When I look at the scatter chart of accounts with similar rates of returns at [gated page on website] my returns are far below almost all other Lending Club investors.

What is wrong with my account? How can I adjust my automated investing so I make money, rather than lose money?

I am happy to talk about this on the phone, but wanted to put the facts in writing to give you some background first. If you can give me a complete reply in writing that’s great, otherwise let’s set up an appointment next week to go over this on the phone.

Thank you, Otis Maxwell

A few days later, Lending Club answered as follows:

Thank you for your email. I have reviewed your account and noticed that  you have allocated most of your funds towards the riskier loans of grade C and below. This is one of factors that can be affecting your return since those loans are known to have a higher charge off rate.

I went to their “Edit Allocation” page and found that indeed I had somehow created a “custom” allocation. I changed it to a “platform mix” with most of the notes grade C or higher, but of course that only affects new loans. Since then five months have passed, and we now have 21 months of history. My total account value at Prosper is currently $2837 which is a 7.2% annual return. At Lending Club it’s $2515 for a 0.38% AR. Those rates are without adjustment for delinquent or charged-off loans. Less than $70 of my Prosper loans are delinquent and only one, for $24, has been charged off. At Lending Club $600 in notes have been charged off and $169 is currently delinquent. The average rates on my Lending Club loans are higher, which is why the account value difference is not more that it is.

It might be that Lending Club is more rigorous in its charge-off procedures in response to their widely reported management and cash flow issues in 2016. I have now changed my allocation to 65% B and 35% C notes, the same ratio as at Prosper, so we’ll see how that affects returns going forward. But (especially considering I was originally looking at 10% returns) how great is Prosper’s 7.2%, which drops to 7% when I back out past due notes? (These numbers are net of fees, by the way.) In recent times you could have done much better in the equities markets, obviously, but also worse with conservative bond investments. I guess I feel like I do when I win back the cost of my entrance ticket at the Saratoga Race Way. I’ve had some fun experimenting with peer-to-peer lending, the process was easy, and I’ve made a little money.

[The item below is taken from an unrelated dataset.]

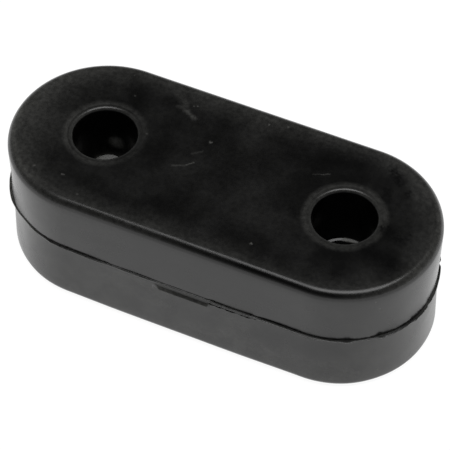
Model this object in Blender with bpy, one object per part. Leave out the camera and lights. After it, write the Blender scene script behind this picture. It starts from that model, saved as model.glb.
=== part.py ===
"""Two-hole rubber exhaust hanger, moulded as one solid block.

The origin is the middle of the flat bottom face. The holes lie along X, and both run up Z.
Lengths are in metres.
"""

import math

import bmesh
import bpy

MM = 0.001

# Block: two round ends, each round the middle of its hole
HOLE_SPACING = 45.4 * MM
WIDTH = 34.6 * MM
HEIGHT = 26.0 * MM
RIM_FILLET = 1.7 * MM
WAIST_DEPTH = 0.25 * MM

# Parting line of the two mould halves, above the middle of the height
PARTING_RISE = 0.35 * MM

# Thin fin of flash that runs round the parting line
FIN_ROOT_THICKNESS = 0.45 * MM
FIN_EDGE_THICKNESS = 0.25 * MM
FIN_SIDE_REACH = 0.35 * MM
FIN_END_REACH = 0.6 * MM

# Wider stretches of the fin, at the front of each end
RIGHT_STRETCH_REACH = 0.85 * MM
RIGHT_STRETCH_ANGLE = math.radians(-32.0)
RIGHT_STRETCH_SPREAD = math.radians(36.0)
LEFT_STRETCH_REACH = 0.75 * MM
LEFT_STRETCH_ANGLE = math.radians(209.0)
LEFT_STRETCH_SPREAD = math.radians(26.0)

# Torn strip of thicker flash, which hangs down and out from the fin on the front
STRIP_ROOT_LENGTH = 11.0 * MM
STRIP_EDGE_LENGTH = 9.2 * MM
STRIP_SKEW = 0.4 * MM
STRIP_REACH = 0.95 * MM
STRIP_TOP_REACH = 0.1 * MM
STRIP_FALL = 1.1 * MM
STRIP_EDGE_THICKNESS = 0.15 * MM
STRIP_DROP = 0.15 * MM
STRIP_ROOT_DEPTH = 1.0 * MM

# Bores, each with a rounded lip in a shallow sunk ring at both mouths
BORE_DIAMETER = 11.8 * MM
LIP_FILLET = 0.75 * MM
RING_WIDTH = 0.25 * MM
RING_DEPTH = 0.12 * MM

# Web of flash in the right bore at the parting line, widest away from the front
WEB_THICKNESS = 0.3 * MM
WEB_REACH = 0.4 * MM
WEB_SHIFT = 0.15 * MM

# Tongue of flash in the left bore at the parting line, on the side away from the front
TONGUE_WIDTH = 3.8 * MM
TONGUE_EDGE_WIDTH = 3.0 * MM
TONGUE_REACH = 1.2 * MM
TONGUE_THICKNESS = 0.35 * MM
TONGUE_ROOT_DEPTH = 1.0 * MM

# Direction of that side, seen from above
FAR_ANGLE = math.radians(115.0)

# Facets
ARC_STEPS = 32
SIDE_STEPS = 6
BORE_STEPS = 48
FILLET_STEPS = 5
CUT_PAST = 2.0 * MM

# Material
RUBBER_COLOUR = (0.018, 0.018, 0.018, 1.0)
RUBBER_ROUGHNESS = 0.45

HALF_WIDTH = WIDTH / 2
END_CENTRE = HOLE_SPACING / 2
PARTING = HEIGHT / 2 + PARTING_RISE
BORE_RADIUS = BORE_DIAMETER / 2
RIM = min(RIM_FILLET, HEIGHT / 4)
LIP = min(LIP_FILLET, HEIGHT / 8)


def clear_scene():
    """Remove every object that the scene starts with."""
    for old in list(bpy.data.objects):
        bpy.data.objects.remove(old, do_unlink=True)


def block_samples():
    """Outline of the block as (middle of the arc, direction) pairs, anticlockwise from the front right."""
    quarter = math.pi / 2
    right_end = [(END_CENTRE, -quarter + math.pi * i / ARC_STEPS) for i in range(ARC_STEPS + 1)]
    left_end = [(-middle, angle + math.pi) for middle, angle in right_end]
    steps = [END_CENTRE * (1 - 2 * i / SIDE_STEPS) for i in range(1, SIDE_STEPS)]
    back = [(x, quarter) for x in steps]
    front = [(-x, 3 * quarter) for x in steps]
    return right_end + back + left_end + front


def block_ring(inset, z, reach=None):
    """Ring round the block, inset from its rim, and carried outwards by what reach gives there."""
    points = []
    for middle, angle in block_samples():
        out = HALF_WIDTH - inset
        if reach:
            out += reach(middle, angle)
        points.append((middle + out * math.cos(angle), out * math.sin(angle), z))
    return points


def round_ring(radius, z, centre=(0.0, 0.0)):
    """Circle of BORE_STEPS points about the centre."""
    turns = [2 * math.pi * i / BORE_STEPS for i in range(BORE_STEPS)]
    return [(centre[0] + radius * math.cos(a), centre[1] + radius * math.sin(a), z) for a in turns]


def fin_reach(middle, angle):
    """Width of the fin: least on the straight sides, more round the ends, most in the wider stretches."""
    width = FIN_SIDE_REACH + (FIN_END_REACH - FIN_SIDE_REACH) * abs(math.cos(angle))
    stretches = (
        (END_CENTRE, RIGHT_STRETCH_ANGLE, RIGHT_STRETCH_SPREAD, RIGHT_STRETCH_REACH),
        (-END_CENTRE, LEFT_STRETCH_ANGLE, LEFT_STRETCH_SPREAD, LEFT_STRETCH_REACH),
    )
    for end, centre, spread, reach in stretches:
        away = abs(angle - centre)
        if middle == end and away < spread:
            share = (1 + math.cos(math.pi * away / spread)) / 2
            width += (reach - width) * share
    return width


def lofted(name, rings):
    """Object made of rings of points, one above the other, with a flat face at each end."""
    form = bmesh.new()
    loops = [[form.verts.new(point) for point in ring] for ring in rings]
    for lower, upper in zip(loops, loops[1:]):
        for i in range(len(lower)):
            j = (i + 1) % len(lower)
            form.faces.new((lower[i], lower[j], upper[j], upper[i]))
    form.faces.new(list(reversed(loops[0])))
    form.faces.new(loops[-1])
    mesh = bpy.data.meshes.new(name)
    form.to_mesh(mesh)
    form.free()
    made = bpy.data.objects.new(name, mesh)
    bpy.context.scene.collection.objects.link(made)
    return made


def quarter_turn():
    """Angles of a fillet, from nought to a quarter turn."""
    return [math.pi / 2 * i / FILLET_STEPS for i in range(FILLET_STEPS + 1)]


def rubber():
    """Black rubber with a soft sheen."""
    material = bpy.data.materials.new("black_rubber")
    material.use_nodes = True
    shader = material.node_tree.nodes["Principled BSDF"]
    shader.inputs["Base Color"].default_value = RUBBER_COLOUR
    shader.inputs["Roughness"].default_value = RUBBER_ROUGHNESS
    shader.inputs["Metallic"].default_value = 0.0
    return material


def block():
    """Block with rounded rims, walls that lean in to the parting line, and the fin of flash there."""
    bottom = [(RIM * (1 - math.sin(t)), RIM * (1 - math.cos(t))) for t in quarter_turn()]
    top = [(inset, HEIGHT - z) for inset, z in reversed(bottom)]
    rings = [block_ring(inset, z) for inset, z in bottom]
    rings.append(block_ring(WAIST_DEPTH, PARTING - FIN_ROOT_THICKNESS / 2))
    rings.append(block_ring(WAIST_DEPTH, PARTING - FIN_EDGE_THICKNESS / 2, fin_reach))
    rings.append(block_ring(WAIST_DEPTH, PARTING + FIN_EDGE_THICKNESS / 2, fin_reach))
    rings.append(block_ring(WAIST_DEPTH, PARTING + FIN_ROOT_THICKNESS / 2))
    rings += [block_ring(inset, z) for inset, z in top]
    return lofted("rubber_block", rings)


def torn_strip():
    """Strip of flash that slopes down and out from the fin, longer at its root than at its edge."""
    wall = HALF_WIDTH - WAIST_DEPTH
    back = -(wall - STRIP_ROOT_DEPTH)
    top = PARTING - STRIP_DROP
    bottom = top - STRIP_FALL
    root = (-STRIP_ROOT_LENGTH / 2, STRIP_ROOT_LENGTH / 2, -(wall + STRIP_TOP_REACH))
    edge = (
        STRIP_SKEW - STRIP_EDGE_LENGTH / 2,
        STRIP_SKEW + STRIP_EDGE_LENGTH / 2,
        -(wall + STRIP_REACH),
    )
    rings = []
    for (left, right, front), z in ((edge, bottom), (edge, bottom + STRIP_EDGE_THICKNESS), (root, top)):
        rings.append([(left, front, z), (right, front, z), (right, back, z), (left, back, z)])
    return lofted("strip_form", rings)


def tongue():
    """Tongue of flash that points into the left bore from the side away from the front."""
    near = BORE_RADIUS - TONGUE_REACH
    far = BORE_RADIUS + TONGUE_ROOT_DEPTH
    outline = [
        (near, -TONGUE_EDGE_WIDTH / 2),
        (far, -TONGUE_WIDTH / 2),
        (far, TONGUE_WIDTH / 2),
        (near, TONGUE_EDGE_WIDTH / 2),
    ]
    across, along = math.cos(FAR_ANGLE), math.sin(FAR_ANGLE)
    rings = []
    for z in (PARTING - TONGUE_THICKNESS / 2, PARTING + TONGUE_THICKNESS / 2):
        rings.append([(u * across - v * along - END_CENTRE, u * along + v * across, z) for u, v in outline])
    return lofted("tongue_form", rings)


def bore_form(name, centre_x, webbed):
    """Body that cuts one bore, with a lip and a sunk ring at both mouths and a groove for any web."""
    lip_top = BORE_RADIUS + LIP
    ring_edge = lip_top + RING_WIDTH
    mouth = [
        (ring_edge + RING_DEPTH + CUT_PAST, -CUT_PAST),
        (ring_edge, RING_DEPTH),
        (lip_top, RING_DEPTH),
    ]
    for t in quarter_turn()[1:]:
        mouth.append((lip_top - LIP * math.sin(t), RING_DEPTH + LIP * (1 - math.cos(t))))
    middle = (centre_x, 0.0)
    rings = [round_ring(radius, z, middle) for radius, z in mouth]
    if webbed:
        throat = (
            centre_x - WEB_SHIFT * math.cos(FAR_ANGLE),
            -WEB_SHIFT * math.sin(FAR_ANGLE),
        )
        web_bottom = PARTING - WEB_THICKNESS / 2
        web_top = PARTING + WEB_THICKNESS / 2
        rings.append(round_ring(BORE_RADIUS, web_bottom, middle))
        rings.append(round_ring(BORE_RADIUS - WEB_REACH, web_bottom, throat))
        rings.append(round_ring(BORE_RADIUS - WEB_REACH, web_top, throat))
        rings.append(round_ring(BORE_RADIUS, web_top, middle))
    rings += [round_ring(radius, HEIGHT - z, middle) for radius, z in reversed(mouth)]
    return lofted(name, rings)


def combine(target, helper, operation):
    """Add a Boolean of the helper to the target, and hide the helper."""
    step = target.modifiers.new(helper.name, "BOOLEAN")
    step.operation = operation
    step.solver = "EXACT"
    step.object = helper
    helper.hide_render = True
    helper.display_type = "WIRE"


def smooth(target):
    """Shade the round surfaces smooth, with sharp edges kept."""
    target.data.shade_smooth()
    target.data.set_sharp_from_angle(angle=math.radians(30))


def main():
    """Build the hanger."""
    clear_scene()
    hanger = block()
    hanger.data.materials.append(rubber())
    smooth(hanger)
    combine(hanger, torn_strip(), "UNION")
    combine(hanger, bore_form("left_bore_form", -END_CENTRE, False), "DIFFERENCE")
    combine(hanger, bore_form("right_bore_form", END_CENTRE, True), "DIFFERENCE")
    combine(hanger, tongue(), "UNION")


main()
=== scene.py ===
"""Looks of the two-hole rubber exhaust hanger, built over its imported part.

The hanger is one black rubber moulding. Its fine skin is swept by Geometry Nodes from three
profiles: one round the block's outline, with the flash of the parting line, and one down each bore.
Sizes are in millimetres and are turned into metres where a mesh or a tree needs them.
"""

import logging
import math
from collections.abc import Sequence
from dataclasses import dataclass, field, replace
from enum import Enum

import bmesh
import bpy
from mathutils import Matrix, Vector


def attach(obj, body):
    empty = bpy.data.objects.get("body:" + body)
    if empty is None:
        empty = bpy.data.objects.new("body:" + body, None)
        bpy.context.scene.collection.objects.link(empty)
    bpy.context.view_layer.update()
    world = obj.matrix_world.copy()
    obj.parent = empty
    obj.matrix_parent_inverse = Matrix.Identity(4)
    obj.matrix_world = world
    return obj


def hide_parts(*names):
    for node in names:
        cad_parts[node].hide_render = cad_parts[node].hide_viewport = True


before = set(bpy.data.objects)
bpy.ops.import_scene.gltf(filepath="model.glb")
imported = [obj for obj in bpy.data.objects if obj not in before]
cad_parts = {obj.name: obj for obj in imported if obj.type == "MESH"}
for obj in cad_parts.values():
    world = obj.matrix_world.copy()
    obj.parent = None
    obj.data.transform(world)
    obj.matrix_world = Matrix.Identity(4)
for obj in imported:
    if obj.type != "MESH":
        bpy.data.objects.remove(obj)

MM = 0.001
CAD_NODE = "rubber_block"

# What each point of a profile carries into the tree, besides its place
SHARES = ("flash", "tab", "tail", "nick", "waist", "lower", "hang", "flare")

# A fade: where it starts, where it ends, and then its result at each if that isn't nought and one
Fade = tuple[float, ...]
Socket = bpy.types.NodeSocket

log = logging.getLogger("hanger")


def put(name: str, data: bpy.types.ID) -> bpy.types.Object:
    """Put a new object in the scene.

    Args:
        name: Its name.
        data: Its mesh, lamp or camera.

    Returns:
        The object.
    """
    made = bpy.data.objects.new(name, data)
    bpy.context.scene.collection.objects.link(made)
    return made


class Sweep(Enum):
    """Which path a profile is swept along."""

    OUTLINE = 0
    LEFT_BORE = 1
    RIGHT_BORE = 2


class MarkKind(Enum):
    """What a mark on the rubber is."""

    # Dust, and the glints and highlights painted in the dust's colour
    DUST_AND_GLINT = "dust"
    SCRATCH = "scratch"
    STAIN = "stain"


@dataclass(frozen=True)
class Noise:
    """A noise with its own seed.

    Attributes:
        scale: Waves for each unit of length.
        seed: Its place along the fourth dimension.
        detail: Number of finer layers.
        roughness: Weight of the finer layers.
        span: Fade that it is put through, or None for the bare noise.
        smooth: Whether that fade is eased at both ends.
    """

    scale: float
    seed: float
    detail: float = 2.0
    roughness: float = 0.5
    span: Fade | None = None
    smooth: bool = True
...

However, there’s an 800 pound gorilla in my portfolio: what do I do when I want to get the money out? I have to turn off my automated reinvestment instructions and wait for all the loans to mature which will take 5 years (or 3 years if I’d selected only shorter term loans at the beginning, with a slightly lower NAR). During this time my annual return is going to steadily drop until it finally reaches zero. You could also resell the notes. Both Prosper and Lending Club contract with a third party, Folio, as a trading platform, which offers this fascinating disclaimer (especially the part I am going to put in bold type) to the buyer:

Purchasing Notes on the Trading Platform is inherently risky as the asking price is set by the seller, and may be priced higher than the remaining return expected on the Note.

Purchasing Notes with a negative Yield to Maturity or with large markups are almost certain to return less money than the price you will pay, producing negative returns on your investment.

There are various reasons a current Note holder chooses to list a Note for sale. Often Note holders are simply looking to liquidate their holdings; they may place Notes for sale at or slightly below par value (i.e., below the remaining interest and principal remaining on the Note). However, other sellers may be seeking to profit on their sales. They may price Note above its par value, either in the hopes that a buyer will view the Notes as very valuable or because they may hope to profit from a lack of buyer’s insight. They may hope that the buyer will not realize that the price has been set so high, or they may hope that a buyer will not be paying close attention to the price set.

Please be wary of Notes that are priced at high premiums.

In addition, the original interest rate set by Lending Club was based on the borrower’s credit attributes at the time the loan was requested and may no longer represent the underlying risk of the Note. While the underlying risk may have increased, the interest rate has not and may not offset the risk a buyer undertakes when purchasing a Note.

Since the Note was issued the borrower’s attributes have most likely changed, among these could include changes to credit score, income, employment, credit utilization, debt-to-income, and many other important factors. You should buy a Note only if you understand and are comfortable with these risks.

There’s some crazy talk in that. But as I’m looking to be a seller and not a buyer, I’ll likely need to price my notes a bit lower than their face value AND I’ll need to pay a 1% service fee to the exchange on each transaction. So I can certainly expect my NAR to dip to perhaps 5.5% for my Prosper portfolio by the time I’m done. (I’m assuming these $25 notes will be harder to sell, and thus require a larger discount, than notes with a higher face value.) That’s still better than a treasury bond or CD.

If you’re still with me, I’ll answer my question: from evidence to date, Prosper does a better job of managing its loan portfolio. They offer all the functionality of Lending Club (except for that glitch about the projection of return by loan period, which is informational and doesn’t affect your actual return) as far as I can tell. So no reason not to go with them. Now that I’ve balanced my criteria so they are apples-to-apples across the two services, I’ll report back in a year or so. I’ll also tell you about my experience (if any) in reselling loans.

Meanwhile, here’s a wild card: Kiva. This not-for-profit is a platform for making micro loans to entrepreneurs in developing countries. You don’t get paid interest but you do get your money back (according to Kiva, 97% of loans are repaid) and you can either withdraw it or use it to fund another loan. Less profitable, but possibly more satisfying, than the peer-to-peer options we’ve been talking about today.